Data segment:
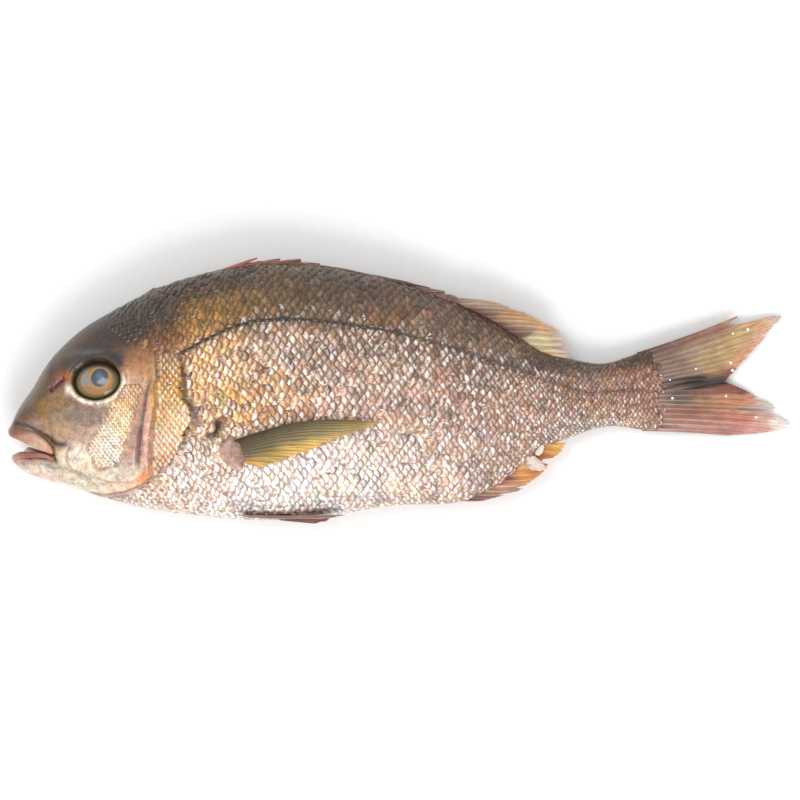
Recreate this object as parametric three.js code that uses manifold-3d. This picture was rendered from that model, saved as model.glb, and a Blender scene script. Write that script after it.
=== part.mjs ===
// A whole sea bream lying on its right side, as it lies on a slab: a deep, flattened body with the mouth
// a little open, two eyes, and seven fins folded back or spread. Millimetres, +Z up.
// The body is first laid out in its own frame: x from the snout towards the tail, y from the belly
// towards the back, z up, with the surface that it lies on at z = 0. The whole is centred at the end.
import * as THREE from "three";
import { mergeVertices } from "three/addons/utils/BufferGeometryUtils.js";
import Module from "manifold-3d";

// Body
const BODY_LENGTH = 246; // snout to the root of the tail fin
const BODY_DEPTH = 99; // back to belly at the deepest section
const BODY_THICKNESS = 40; // flank to flank at the thickest section
const NOSE_ROUND = 4; // length of the rounded nose
const FLATTENING = 2; // how far the lower flank is pressed flat by the body's weight

// Mouth
const MOUTH_LENGTH = 17.5; // lips to the corner of the mouth
const MOUTH_OPENING = 6.5; // gap between the lips in front
const MOUTH_CORNER = 1; // gap at the corner

// Eyes
const EYE_STATION = 35; // snout to the middle of the eye
const EYE_DIAMETER = 16.5;
const EYE_THICKNESS = 11;
const EYE_BULGE = 1.2; // how far the eye stands out of the cheek

// Gill covers
const GILL_SLIT_WIDTH = 1.2; // slit along a gill cover's free edge
const GILL_SLIT_DEPTH = 1.2;

// Fins
const FIT_GAP = 0.35; // between a fin or an eye and the body
const FIN_ROOT = 1.8; // thickness of a fin at its root
const FIN_EDGE = 0.7; // thickness of a fin at its free edge
const TAIL_LENGTH = 54; // root to the tips of the tail fin
const TAIL_FORK = 24; // depth of the notch between its lobes
const TAIL_SPREAD = 42; // tip to tip across the lobes
const TAIL_TIP_HEIGHT = 1.2; // height of the tips' middle above the surface
const SPINE_HEIGHT = 1.6; // folded spiny part of the back fin
const SPINE_STEP = 1.3; // how far each folded spine's tip stands over the next
const SPINE_COUNT = 11;
const SOFT_RAY_LENGTH = 15; // soft part of the back fin
const ANAL_RAY_LENGTH = 13;
const PECTORAL_LENGTH = 63;
const PECTORAL_ROOT = 14; // width at the root
const PECTORAL_TIP = 2.5; // width at the tip
const PECTORAL_BOW = 6; // how far the upper edge bows out
const PELVIC_LENGTH = 40;
const PELVIC_WIDTH = 8;
const PELVIC_ROOT = 3; // width at the root
const PELVIC_THICKNESS = 1.4; // at the root
const KEEL_GAP = 1.5; // between the two pelvic fins, over the keel of the belly

// A smooth curve y(x) through points in order of x: a cubic between each two, with the slope at a point
// taken from the points on either side of it.
function through(points) {
  const last = points.length - 1;
  const slopes = points.map((_, i) => {
    const [xa, ya] = points[Math.max(i - 1, 0)];
    const [xb, yb] = points[Math.min(i + 1, last)];
    return (yb - ya) / (xb - xa);
  });
  return (x) => {
    const i = Math.min(Math.max(points.findIndex((p) => p[0] > x) - 1, 0), last - 1);
    const k = x >= points[last][0] ? last - 1 : i;
    const width = points[k + 1][0] - points[k][0];
    const t = Math.min(Math.max((x - points[k][0]) / width, 0), 1);
    return (
      points[k][1] * (1 + 2 * t) * (1 - t) ** 2 +
      points[k + 1][1] * (3 - 2 * t) * t ** 2 +
      width * t * (1 - t) * (slopes[k] * (1 - t) - slopes[k + 1] * t)
    );
  };
}

// The body's outlines: station in percent of its length, then height in percent of its depth.
const backPercent = through([
  [0, 4], [2, 12], [4, 18], [6, 25], [8.5, 32.5], [12, 39], [17, 45], [24, 53], [32, 58], [40, 60],
  [49, 58.5], [57, 53.5], [65, 47], [74.5, 35.5], [80.5, 25], [84.5, 18.5], [88, 15.5], [93.5, 12.5],
  [100, 16.5],
]);
const bellyPercent = through([
  [0, -10], [2, -13.5], [5, -17.5], [9, -20.5], [14, -26], [20, -31], [28, -35.5], [40, -39.5], [50, -39],
  [59, -37], [67, -38], [71, -37], [76, -31.5], [80, -24], [83, -19], [87, -16], [91, -13], [94, -12.5],
  [100, -15.5],
]);
// Half the thickness and the height of the middle plane, in percent of half the greatest thickness.
const thicknessPercent = through([
  [0, 27], [4, 46], [8, 61], [13, 75], [20, 87], [28, 96], [38, 100], [49, 96], [61, 81], [73, 60], [84, 41],
  [93, 27], [100, 14],
]);
const middlePercent = through([[0, 72], [18, 84], [38, 90], [61, 82], [81, 58], [100, 34]]);

const percentOfLength = (x) => (100 * x) / BODY_LENGTH;
const halfThickness = BODY_THICKNESS / 2;
const back = (x) => (backPercent(percentOfLength(x)) * BODY_DEPTH) / 100;
const belly = (x) => (bellyPercent(percentOfLength(x)) * BODY_DEPTH) / 100;
const halfWidth = (x) => (thicknessPercent(percentOfLength(x)) * halfThickness) / 100;
const middleRise = (halfThickness - FLATTENING) / middlePercent(38);
const middle = (x) => middlePercent(percentOfLength(x)) * middleRise;

// The nose is rounded as an ellipse is: the section grows from nothing at the tip to its full size.
const noseShare = (x) => (x < NOSE_ROUND ? Math.sqrt(1 - (1 - Math.max(x, 0) / NOSE_ROUND) ** 2) : 1);

// A point of the free skin. The angle goes round the section: 0 at the back, half a turn at the belly,
// over the upper flank, and the rest over the lower flank. The section is an ellipse pinched at the back.
function freeSkin(x, angle) {
  const top = back(x);
  const bottom = belly(x);
  const share = noseShare(x);
  const pinch = 1.25 - 0.1 * (1 - Math.cos(angle));
  const across = Math.sign(Math.sin(angle)) * Math.abs(Math.sin(angle)) ** pinch;
  return new THREE.Vector3(
    x,
    (top + bottom) / 2 + (share * Math.cos(angle) * (top - bottom)) / 2,
    middle(x) + share * across * halfWidth(x),
  );
}

// A point of the skin lifted off it along its normal, or sunk into it where the lift is negative.
function skin(x, angle, lift = 0) {
  const step = 0.02;
  const point = freeSkin(x, angle);
  const along = freeSkin(x + 0.5, angle).sub(freeSkin(x - 0.5, angle));
  const around = freeSkin(x, angle + step).sub(freeSkin(x, angle - step));
  const normal = around.cross(along).normalize();
  point.addScaledVector(normal, lift);
  return point;
}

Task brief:
Restate the data above word for word.

Reply:
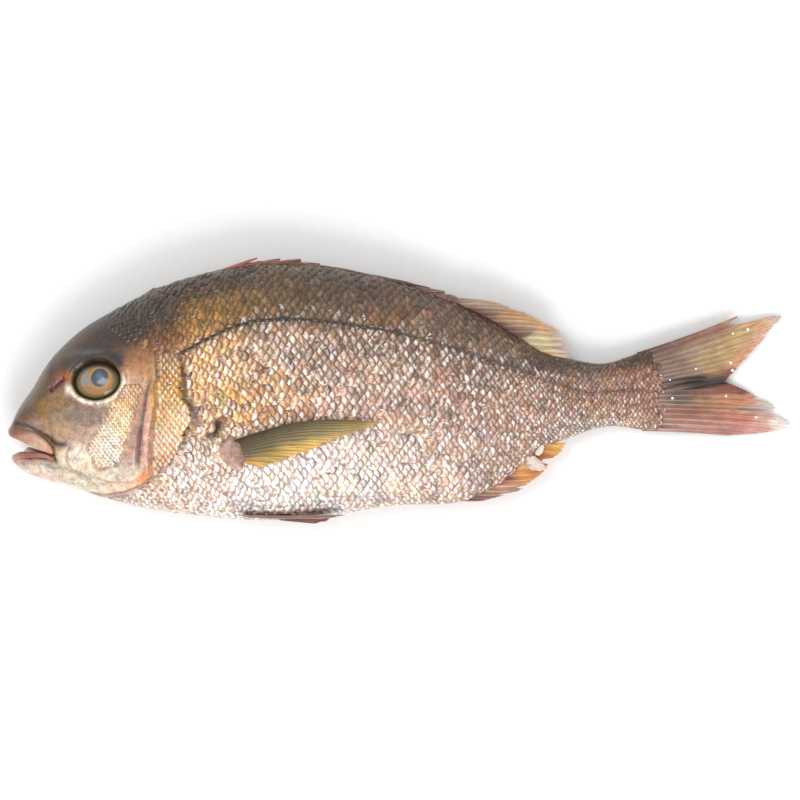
Recreate this object as parametric three.js code that uses manifold-3d. This picture was rendered from that model, saved as model.glb, and a Blender scene script. Write that script after it.
=== part.mjs ===
// A whole sea bream lying on its right side, as it lies on a slab: a deep, flattened body with the mouth
// a little open, two eyes, and seven fins folded back or spread. Millimetres, +Z up.
// The body is first laid out in its own frame: x from the snout towards the tail, y from the belly
// towards the back, z up, with the surface that it lies on at z = 0. The whole is centred at the end.
import * as THREE from "three";
import { mergeVertices } from "three/addons/utils/BufferGeometryUtils.js";
import Module from "manifold-3d";

// Body
const BODY_LENGTH = 246; // snout to the root of the tail fin
const BODY_DEPTH = 99; // back to belly at the deepest section
const BODY_THICKNESS = 40; // flank to flank at the thickest section
const NOSE_ROUND = 4; // length of the rounded nose
const FLATTENING = 2; // how far the lower flank is pressed flat by the body's weight

// Mouth
const MOUTH_LENGTH = 17.5; // lips to the corner of the mouth
const MOUTH_OPENING = 6.5; // gap between the lips in front
const MOUTH_CORNER = 1; // gap at the corner

// Eyes
const EYE_STATION = 35; // snout to the middle of the eye
const EYE_DIAMETER = 16.5;
const EYE_THICKNESS = 11;
const EYE_BULGE = 1.2; // how far the eye stands out of the cheek

// Gill covers
const GILL_SLIT_WIDTH = 1.2; // slit along a gill cover's free edge
const GILL_SLIT_DEPTH = 1.2;

// Fins
const FIT_GAP = 0.35; // between a fin or an eye and the body
const FIN_ROOT = 1.8; // thickness of a fin at its root
const FIN_EDGE = 0.7; // thickness of a fin at its free edge
const TAIL_LENGTH = 54; // root to the tips of the tail fin
const TAIL_FORK = 24; // depth of the notch between its lobes
const TAIL_SPREAD = 42; // tip to tip across the lobes
const TAIL_TIP_HEIGHT = 1.2; // height of the tips' middle above the surface
const SPINE_HEIGHT = 1.6; // folded spiny part of the back fin
const SPINE_STEP = 1.3; // how far each folded spine's tip stands over the next
const SPINE_COUNT = 11;
const SOFT_RAY_LENGTH = 15; // soft part of the back fin
const ANAL_RAY_LENGTH = 13;
const PECTORAL_LENGTH = 63;
const PECTORAL_ROOT = 14; // width at the root
const PECTORAL_TIP = 2.5; // width at the tip
const PECTORAL_BOW = 6; // how far the upper edge bows out
const PELVIC_LENGTH = 40;
const PELVIC_WIDTH = 8;
const PELVIC_ROOT = 3; // width at the root
const PELVIC_THICKNESS = 1.4; // at the root
const KEEL_GAP = 1.5; // between the two pelvic fins, over the keel of the belly

// A smooth curve y(x) through points in order of x: a cubic between each two, with the slope at a point
// taken from the points on either side of it.
function through(points) {
  const last = points.length - 1;
  const slopes = points.map((_, i) => {
    const [xa, ya] = points[Math.max(i - 1, 0)];
    const [xb, yb] = points[Math.min(i + 1, last)];
    return (yb - ya) / (xb - xa);
  });
  return (x) => {
    const i = Math.min(Math.max(points.findIndex((p) => p[0] > x) - 1, 0), last - 1);
    const k = x >= points[last][0] ? last - 1 : i;
    const width = points[k + 1][0] - points[k][0];
    const t = Math.min(Math.max((x - points[k][0]) / width, 0), 1);
    return (
      points[k][1] * (1 + 2 * t) * (1 - t) ** 2 +
      points[k + 1][1] * (3 - 2 * t) * t ** 2 +
      width * t * (1 - t) * (slopes[k] * (1 - t) - slopes[k + 1] * t)
    );
  };
}

// The body's outlines: station in percent of its length, then height in percent of its depth.
const backPercent = through([
  [0, 4], [2, 12], [4, 18], [6, 25], [8.5, 32.5], [12, 39], [17, 45], [24, 53], [32, 58], [40, 60],
  [49, 58.5], [57, 53.5], [65, 47], [74.5, 35.5], [80.5, 25], [84.5, 18.5], [88, 15.5], [93.5, 12.5],
  [100, 16.5],
]);
const bellyPercent = through([
  [0, -10], [2, -13.5], [5, -17.5], [9, -20.5], [14, -26], [20, -31], [28, -35.5], [40, -39.5], [50, -39],
  [59, -37], [67, -38], [71, -37], [76, -31.5], [80, -24], [83, -19], [87, -16], [91, -13], [94, -12.5],
  [100, -15.5],
]);
// Half the thickness and the height of the middle plane, in percent of half the greatest thickness.
const thicknessPercent = through([
  [0, 27], [4, 46], [8, 61], [13, 75], [20, 87], [28, 96], [38, 100], [49, 96], [61, 81], [73, 60], [84, 41],
  [93, 27], [100, 14],
]);
const middlePercent = through([[0, 72], [18, 84], [38, 90], [61, 82], [81, 58], [100, 34]]);

const percentOfLength = (x) => (100 * x) / BODY_LENGTH;
const halfThickness = BODY_THICKNESS / 2;
const back = (x) => (backPercent(percentOfLength(x)) * BODY_DEPTH) / 100;
const belly = (x) => (bellyPercent(percentOfLength(x)) * BODY_DEPTH) / 100;
const halfWidth = (x) => (thicknessPercent(percentOfLength(x)) * halfThickness) / 100;
const middleRise = (halfThickness - FLATTENING) / middlePercent(38);
const middle = (x) => middlePercent(percentOfLength(x)) * middleRise;

// The nose is rounded as an ellipse is: the section grows from nothing at the tip to its full size.
const noseShare = (x) => (x < NOSE_ROUND ? Math.sqrt(1 - (1 - Math.max(x, 0) / NOSE_ROUND) ** 2) : 1);

// A point of the free skin. The angle goes round the section: 0 at the back, half a turn at the belly,
// over the upper flank, and the rest over the lower flank. The section is an ellipse pinched at the back.
function freeSkin(x, angle) {
  const top = back(x);
  const bottom = belly(x);
  const share = noseShare(x);
  const pinch = 1.25 - 0.1 * (1 - Math.cos(angle));
  const across = Math.sign(Math.sin(angle)) * Math.abs(Math.sin(angle)) ** pinch;
  return new THREE.Vector3(
    x,
    (top + bottom) / 2 + (share * Math.cos(angle) * (top - bottom)) / 2,
    middle(x) + share * across * halfWidth(x),
  );
}

// A point of the skin lifted off it along its normal, or sunk into it where the lift is negative.
function skin(x, angle, lift = 0) {
  const step = 0.02;
  const point = freeSkin(x, angle);
  const along = freeSkin(x + 0.5, angle).sub(freeSkin(x - 0.5, angle));
  const around = freeSkin(x, angle + step).sub(freeSkin(x, angle - step));
  const normal = around.cross(along).normalize();
  point.addScaledVector(normal, lift);
  return point;
}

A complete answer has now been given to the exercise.